Still, a time of grief and emotion is never a good time for political prognostications, and it is possible the American people will process the imagery of defeat and horror in Kabul as validation for his decision to finally get all US troops home. While hawks lambast him for retreating from the war, there is a historical precedent that suggests he may be on firmer political ground. President Ronald Reagan withdrew US troops from Lebanon in early 1984, months after 241 US personnel were killed in a bombing of a US Marine barracks. He won a landslide reelection victory later that year.

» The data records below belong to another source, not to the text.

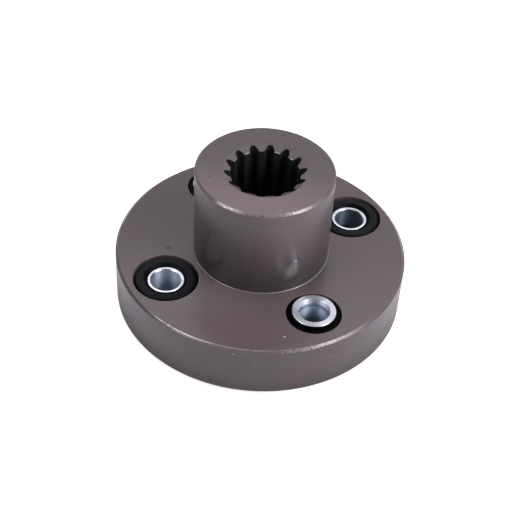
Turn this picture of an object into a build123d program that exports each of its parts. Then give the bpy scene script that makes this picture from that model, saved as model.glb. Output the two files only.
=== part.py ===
from build123d import *
from math import acos, cos, pi, radians, sin, tan
import os

# Shaft coupling: a round flange and a splined hub turned from one forging, with four conical
# rubber-metal bushes for the bolts. Millimetres and degrees, +Z up. The origin is on the coupling's
# axis, at the level of the two collars that stand proud of the rear face, on which it rests.

# Hub and flange
HUB_DIAMETER = 55.0
HUB_LENGTH = 40.0  # from the flange's front face to the hub's front face
FLANGE_THICKNESS = 22.5
HUB_WEB = 2.25  # flat left between the hub and the wide mouth of a bush hole
FLANGE_RIM = 3.25  # wall between a bush hole and the flange's edge
HUB_CHAMFER = 0.8
FOOT_FILLET = 0.5
FRONT_CHAMFER = 0.85  # on the flange's front edge
REAR_CHAMFER = 0.5  # on the flange's rear edge

# Internal involute spline, through the hub and the flange, with a flat root side fit
SPLINE_TEETH = 14
DIAMETRAL_PITCH = 12  # teeth for each inch of pitch diameter
PRESSURE_ANGLE = 30.0
MAJOR_ALLOWANCE = 1.35  # the root circle is this many pitches larger than the pitch circle
FORM_CLEARANCE = 0.05  # the flank is a true involute to this far beyond the shaft's tooth tips
SPACE_ANGLE = 85.0  # direction of one tooth space, anticlockwise from +X
LEAD_IN = 0.55  # the entry chamfer starts this far outside the root circle
LEAD_IN_ANGLE = 32.0  # between the entry chamfer and the hub's face
FLANK_POINTS = 6

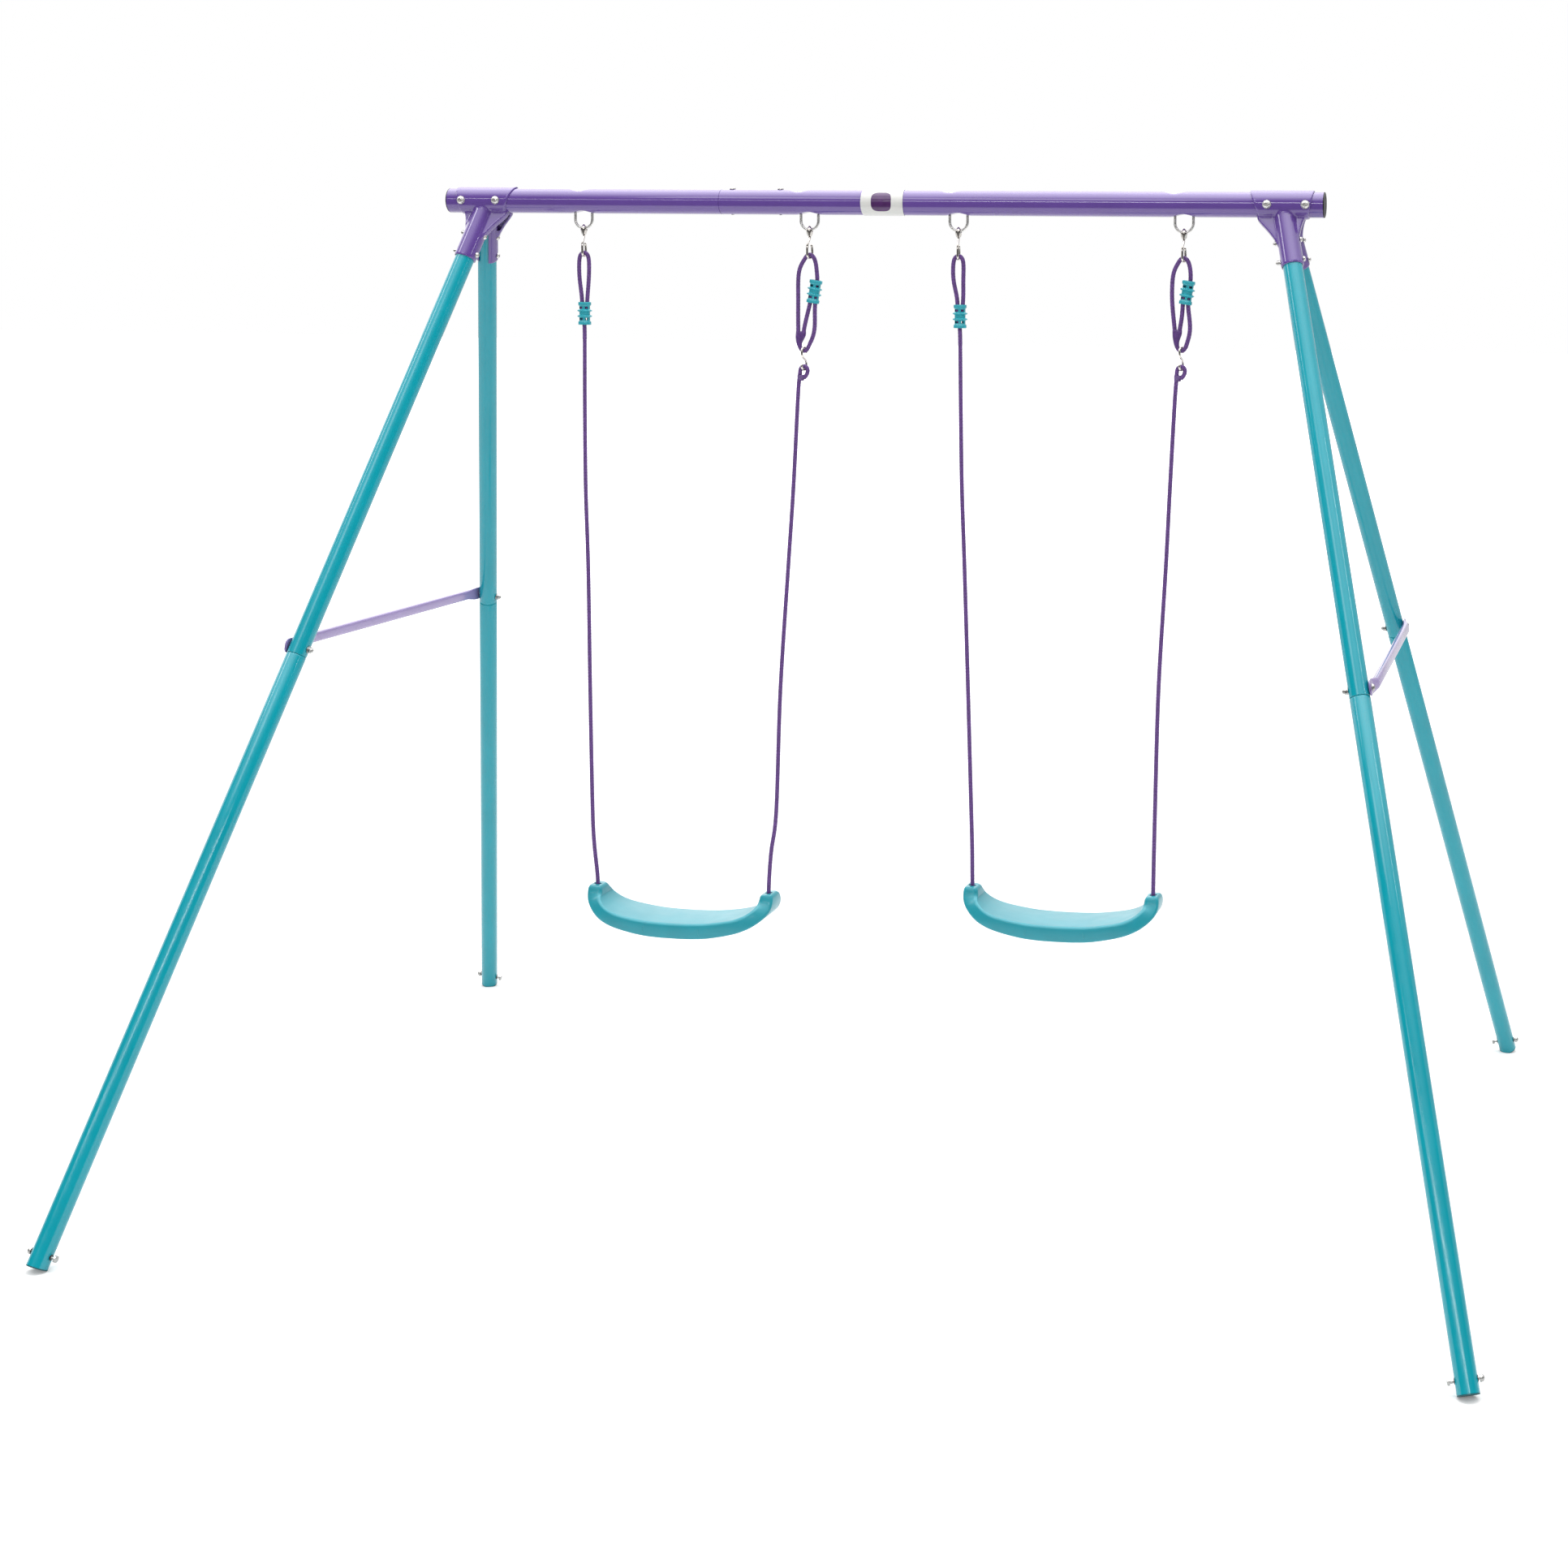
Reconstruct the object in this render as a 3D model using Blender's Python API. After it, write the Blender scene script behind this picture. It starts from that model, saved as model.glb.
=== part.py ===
"""Double swing set: two-section top bar, four splayed two-piece legs, cross braces, two rope-hung seats.

Metres, +Z up, +X along the bar, -Y to the front. The origin is on the ground under the middle of the bar.
Each visible object is one physical piece and one closed solid. Left is -X, front is -Y.
"""
import bmesh
import bpy
import numpy as np
from math import cos, pi, radians, sin
from mathutils import Vector

# ---------------------------------------------------------------- sizes
GAP = 0.0003                    # clearance between neighbouring solids
WALL = 0.0015                   # steel tube wall
BAR_R = 0.025
BAR_HALF = 0.8955
AXIS_Z = 1.9140                 # height of the bar's axis
SPLICE_X = -0.315               # where the two bar sections meet
SPIGOT = 0.130                  # length of the swaged end inside the right section
HANGER_X = (-0.6091, -0.1325, 0.1732, 0.6238)
DENT_TOP = (-0.006, -0.0205, -0.016, -0.019)    # the upper dents sit to one side of each U-bolt
DENT_HALF = 0.029
DENT_DEEP = 0.0052

LEG_R = 0.019
LEG_TOP = Vector((0.8222, -0.0085, 1.8857))     # front right; the others are mirrored
LEG_FOOT = Vector((1.2541, -0.9194, 0.0065))
LEG_START = 0.036               # distances below are measured down the leg from LEG_TOP
SOCKET_END = 0.103
LEG_SPLICE = 0.967
LEG_SPIGOT = 0.120
BRACE_BOLT = 0.952
ANCHOR_UP = 0.024
CAP_LIP = 0.0022

SLEEVE_R = 0.0283
SOCKET_R = 0.0222
BRACKET_BOLTS = (0.788, 0.862)

WIRE_R = 0.0029
WIRE_Z = 1.8591                 # axis of the U-bolt wire at its lowest point: the swing pivot
UBOLT_R = 0.018
HOOK_WIRE_R = 0.0024
HOOK_YAW = (0.0, -17.0, 4.0, -11.0)

ROPE_R = 0.0046
SEAT_HALF = 0.184               # rope hole to the middle of the seat
SEATS = {"left": (-0.4012, 0.5125), "right": (0.3938, 0.5520)}

SIDES = {"left": -1, "right": 1}
ENDS = {"front": 1, "rear": -1}


# ---------------------------------------------------------------- mesh helpers
def clear_scene():
    for obj in list(bpy.data.objects):
        bpy.data.objects.remove(obj)


def finish_mesh(obj):
    mesh = bmesh.new()
    mesh.from_mesh(obj.data)
    bmesh.ops.remove_doubles(mesh, verts=mesh.verts, dist=1e-6)
    bmesh.ops.recalc_face_normals(mesh, faces=mesh.faces)
    if mesh.calc_volume(signed=True) < 0:
        bmesh.ops.reverse_faces(mesh, faces=mesh.faces)
    mesh.to_mesh(obj.data)
    mesh.free()


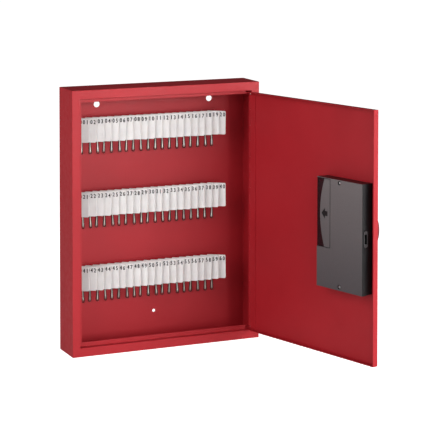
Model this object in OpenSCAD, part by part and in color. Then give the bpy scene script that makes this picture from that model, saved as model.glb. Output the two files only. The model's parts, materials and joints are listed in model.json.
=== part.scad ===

“Joe Biden has a very intuitive sense of the American people. He understands that there is a great deal of American support for Republicans as well as Democrats for reducing America’s involvement in the world,” Timothy Naftali, a presidential historian at New York University, told CNN’s Erin Burnett.
“One of the things he is banking on is a short period of chaos will be accepted by the American people as a down payment on a future more sustainable American position in the world.”
To this point, Biden was asked at the White House if, after the horror of Thursday, he regretted his decision to follow through on Trump’s withdrawal.
“Our interest in going was to prevent al Qaeda from reemerging, first to get Osama bin Laden, wipe out al Qaeda in Afghanistan, prevent that from happening again,” Biden said. “Ladies and gentleman, it was time to end a 20-year war.”
Naftali, however, warned that a large part of Biden’s legacy would be dictated by whether terrorists with the power to attack the US will find a new haven in the anarchical atmosphere of Taliban-run Afghanistan.
And as Thursday showed, presidents for all their power, are often hostage to horrific events beyond their control.